Part of the appeal of any neighborhood bar is being in a spot where “everybody knows your name,” but as we discussed in a previous post, a little anonymity can go a long way sometimes. There are times when a man wants a little solitude; not too much, just an hour or so to sit in the dark, not be bothered, have a drink and be alone with his thoughts.

It’s at times like these- these blessed, quiet hours, that you might find the Chop in Griffith’s Tavern with a cold draft and our phone turned off, hiding in plain sight. Griffith’s is truly the best of both worlds- the place where the bartender will learn your name and your drink, but where you’re guaranteed not to run into anyone you’d rather not run into.

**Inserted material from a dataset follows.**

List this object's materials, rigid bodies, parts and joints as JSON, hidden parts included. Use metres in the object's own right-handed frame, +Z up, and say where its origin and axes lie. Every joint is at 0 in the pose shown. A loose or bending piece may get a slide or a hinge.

Griffith's Tavern... the bar that time forgot.

In a way, hiding in plain sight is what Griffith’s does best. It sits there right on Hickory, just a block up from the Avenue smack in the dead-center of Hampden proper. It’s still pretty easy to miss though, being as non-descript as a bar can be. There’s comparatively little traffic passing that corner, and even some of the Hampden locals who pass the place on foot mistake it for being either a private club of some sort, or being closed down entirely. The small sign with business hours posted is the only clue that it’s actually a functional bar. Being attached to the back of a rowhouse, with solid steel doors and tiny, barred windows the place is willingly uninviting from the exterior.

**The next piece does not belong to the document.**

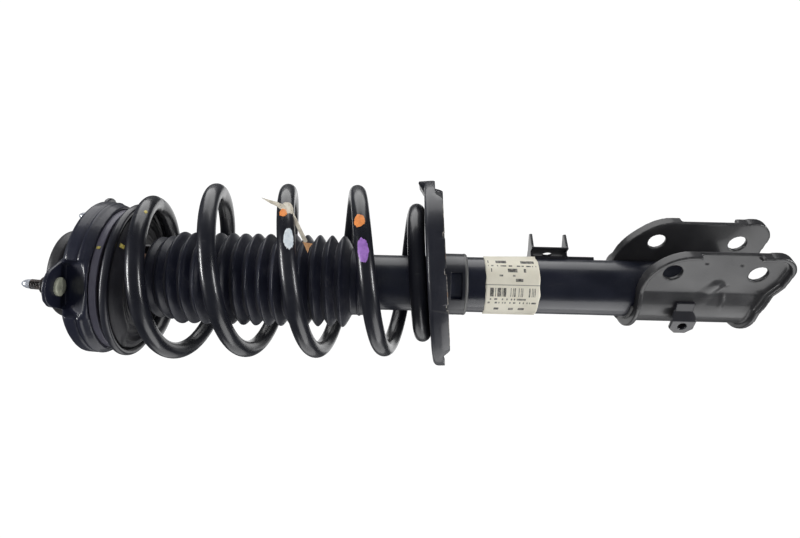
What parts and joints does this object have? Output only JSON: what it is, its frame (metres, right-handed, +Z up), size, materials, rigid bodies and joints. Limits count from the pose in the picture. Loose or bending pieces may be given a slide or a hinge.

On the interior, it’s nothing less than the bar that time forgot. Stepping inside the door is literally like stepping back in time. Wood paneling is the predominant theme, accented by a nicotine-stained drop ceiling, an ancient, never-refinished wooden bar, and a Bud Light clock over the video poker machine which looks to date from about 1985. One flatscreen TV jammed up in the corner is the only nod to modernity.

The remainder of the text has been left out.